Calvin's comments: To dig up the bodies of enemies, and to burn their bones, — this is an inhuman deed, and wholly barbarous. But it was more detestable in the Moabites, who had some connection with the people of Edom; for they descended from the same family; and the memory of that relationship ought to have continued, since Abraham brought up Lot, the father of the Moabites; and thus the Moabites were under an obligation to the Idumeans. If then any humanity existed in them, they ought to have restrained their passions, so as not to treat so cruelly their brethren. Now, when they exceeded all moderation in war, and raged against dead bodies, and burnt the bones of the dead, it was, as I have said, an extremely barbarous conduct. The meaning then is, that the Moabites could no longer be borne with; for in this one instance, they gave an example of savage cruelty. Had there been a drop of humanity in them, they would have treated more kindly their brethren, the Idumeans; but they burnt into lime, that is, into ashes, the bones of the king of Edom, and thereby proved that they had forgotten all humanity and justice. We now understand the Prophet’s meaning.

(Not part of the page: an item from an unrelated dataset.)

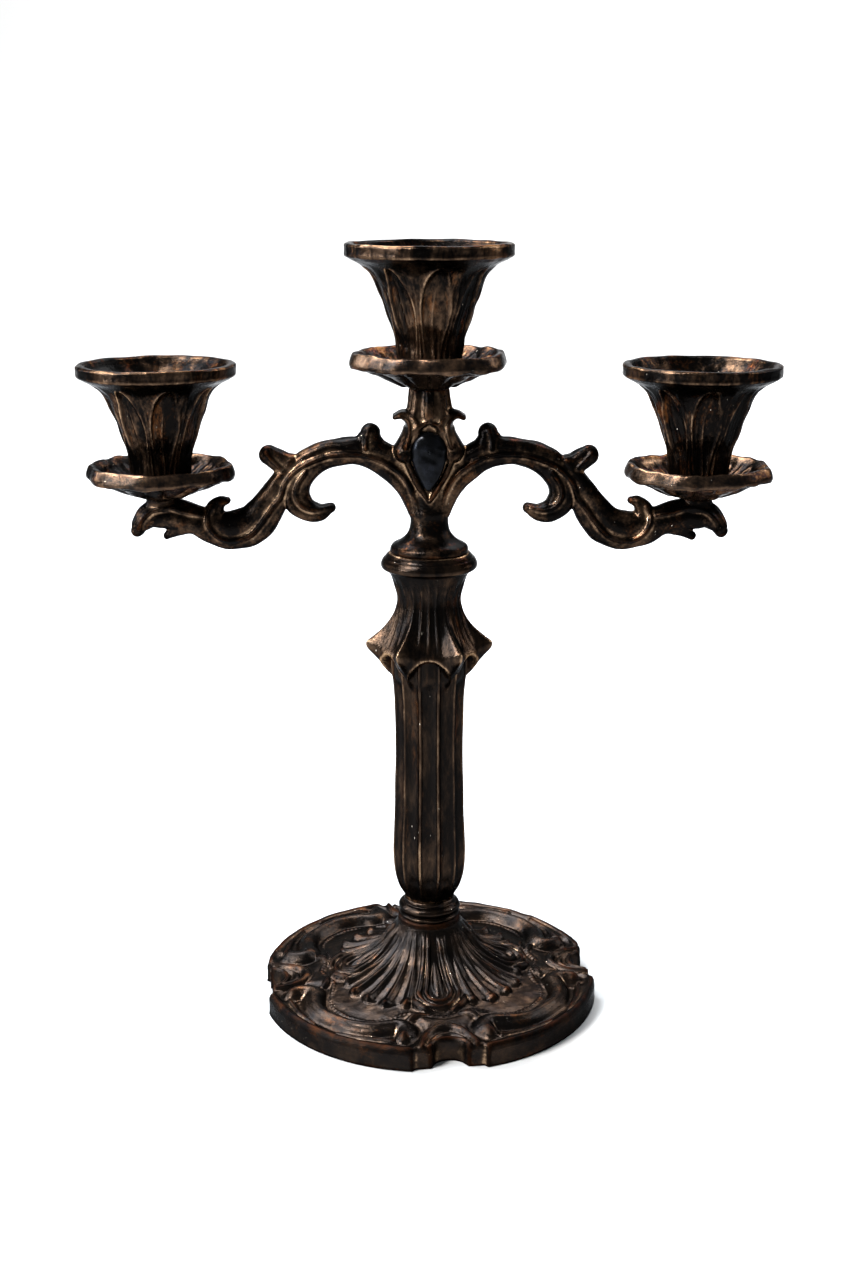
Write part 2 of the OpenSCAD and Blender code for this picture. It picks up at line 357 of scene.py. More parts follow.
def patina(name, brown, rust, worn, seed, streak=1.0, contrast=1.0, black=1.0, warmth=1.0):
    """Aged cast metal: near-black patina, brown patches, rust in recesses and tan, rubbed edges;
    recesses also get painted shade.

    `brown`, `rust` and `worn` are the strengths of those three, `streak` below 1 draws the noise out
    upwards, `contrast` is that of the mottling, and `black` and `warmth` lighten the black and brown.
    """
    material, tree, shader = new_material(name)
    source = tree.nodes.new("ShaderNodeTexCoord").outputs["Object"]
    shift = tree.nodes.new("ShaderNodeMapping")
    shift.inputs["Location"].default_value = (seed, seed * 0.7, seed * 1.3)
    shift.inputs["Scale"].default_value = (1, 1, streak)
    tree.links.new(source, shift.inputs["Vector"])
    coords = shift.outputs["Vector"]
    stand = attribute_node(tree, "stand")
    deep = attribute_node(tree, "deep")
    patches = noise_node(tree, coords, PATCHES, 4)
    blotches = noise_node(tree, coords, BLOTCHES, 6, 0.65)
    grain = noise_node(tree, coords, GRAIN, 6, 0.7)

    def add(a, b):
        return math_node(tree, "ADD", a, b)

    def times(a, b):
        return math_node(tree, "MULTIPLY", a, b)

    mottle = add(spread(tree, patches, 2.8), spread(tree, blotches, 2.6))
    mottle = times(add(mottle, spread(tree, grain, 1.4)), contrast)
    mottle = add(mottle, times(stand, 0.7))
    brown_at = times(ramp_node(tree, mottle, -0.25, 0.95), brown)
    colour = mix_colour(tree, brown_at, tuple(black * c for c in BLACK_BROWN),
                        tuple(warmth * c for c in BROWN))
    rust_noise = noise_node(tree, coords, RUST_SPOTS, 5, 0.6)
    rust_level = add(spread(tree, rust_noise, 2.4), times(deep, 0.35))
    rust_level = add(rust_level, spread(tree, grain, 1.2))
    rust_at = times(ramp_node(tree, rust_level, 0.20, 1.0), rust)
    colour = mix_colour(tree, rust_at, colour, RUST)
    breaks = add(spread(tree, blotches, 3.4), spread(tree, grain, 2.4))
    breaks = add(add(breaks, spread(tree, patches, 2.6)), 0.80)
    worn_level = times(times(stand, worn), breaks)
    worn_at = times(ramp_node(tree, worn_level, 0.25, 1.45), 0.75)
    colour = mix_colour(tree, worn_at, colour, TAN)
    specks = noise_node(tree, coords, SPECKS, 1, 0.4)
    speck_at = ramp_node(tree, specks, 0.80, 0.83)
    colour = mix_colour(tree, speck_at, colour, PALE)
    # painted shade: the colour is multiplied darker where the surface lies deep, standing in for
    # shade in recesses
    painted_shade = tree.nodes.new("ShaderNodeMix")
    painted_shade.data_type = "RGBA"
    painted_shade.blend_type = "MULTIPLY"
    tree.links.new(ramp_node(tree, deep, 0.15, 1.3), painted_shade.inputs["Factor"])
    tree.links.new(colour, painted_shade.inputs["A"])
    painted_shade.inputs["B"].default_value = PAINTED_RECESS_SHADE
    tree.links.new(painted_shade.outputs["Result"], shader.inputs["Base Color"])
    rough = add(times(grain, 0.16), times(blotches, 0.20))
    rough = add(rough, times(deep, 0.20))
    rough = add(rough, times(worn_at, 0.12))
    rough = add(rough, 0.01)
    tree.links.new(rough, shader.inputs["Roughness"])
    shader.inputs["Metallic"].default_value = 0.92
    shader.inputs["Specular IOR Level"].default_value = 0.3
    shader.inputs["Specular Tint"].default_value = GRAZING
    height = add(times(blotches, 0.5), times(grain, 0.46))
    bump_node(tree, height, 0.0007, 0.45, shader)
    return material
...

Concerning your beloved father, he sought counsel and did as his pastors recommended. I'm sorry they didn't say more to him, but at the resurrection of the dead in Christ, neither lime nor bones will present any challenge to God.


...what do we make of the European practice of disinterring bodies after 25 years or so, at least unless the person to whom the bones belonged was eminent?

This question has more than factual or academic interest for me. It has happened to my grandparents and will happen to some aunts and uncles within the next 10-15 years, all of whom spent their entire lives in a western European country.